Ce qui importe le plus à présent est de savoir jusqu’à quand va durer cette panique politique et comment faire face aux contagions inévitables de la panique identitaire qui ne manqueront pas de se produire au cours des prochaines années dans des régions insoupçonnables jusqu’ici. A mesure que le Maroc collectionne les succès économiques et politiques en Afrique et ailleurs.
Car, n’oublions pas qu’au sein d’une grande partie de la population s’est développé un sentiment d’injustice à cause des inégalités. Tous ceux qui vivent la misère, la marginalisation et l’enclavement dans les régions défavorisées sont parfaitement au courant de toutes les avancées connues ailleurs à Rabat et Casablanca. On peut donc développer le sentiment légitime d’une gouvernance sélective et exclusive qui a offert aux plus faibles une école publique inefficace alors que les écoles performantes sont chères et réservées à une élite…
Allons-nous subir, dans l’immobilisme d’une classe politique, l’affaiblissement de la confiance et la montée du sentiment que les jeux sont faits et que les chances ne sont pas les mêmes pour tous?
La persistance du chômage des jeunes qui grimpe consolide cette vision pessimiste et dessine des horizons funestes pour des générations convaincues d’avoir été sacrifiées.
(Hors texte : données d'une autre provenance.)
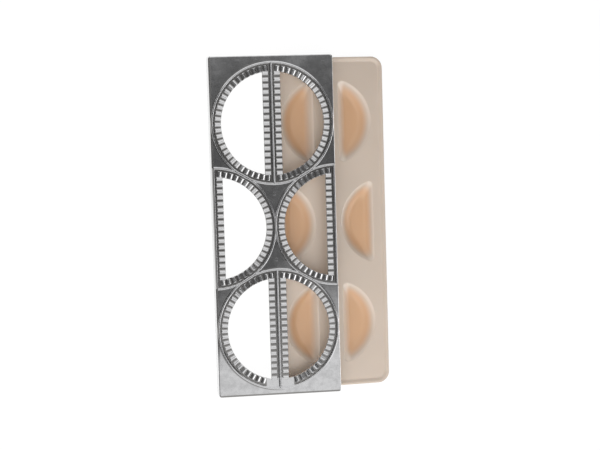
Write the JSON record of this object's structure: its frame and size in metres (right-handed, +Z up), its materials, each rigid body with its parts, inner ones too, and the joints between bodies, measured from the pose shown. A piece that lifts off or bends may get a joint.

Pour autant, les Marocains ne sont pas des défaitistes. Ils tiennent à leur pays, à sa stabilité. Ils sont conscients des progrès accomplis ces dernières années. Il existe une majorité silencieuse qui est indignée par les événements en cours, en même temps qu’elle comprend la légitimité des revendications. Elle est pour la fermeté et non pour la violence. Mais elle refuse l’instabilité, l’aventure, le saut vers l’inconnu. Et pour abréger ce mauvais tournant elle tourne son regard vers le Roi comme pour le solliciter pour qu’il intervienne afin d’apaiser les uns et les autres.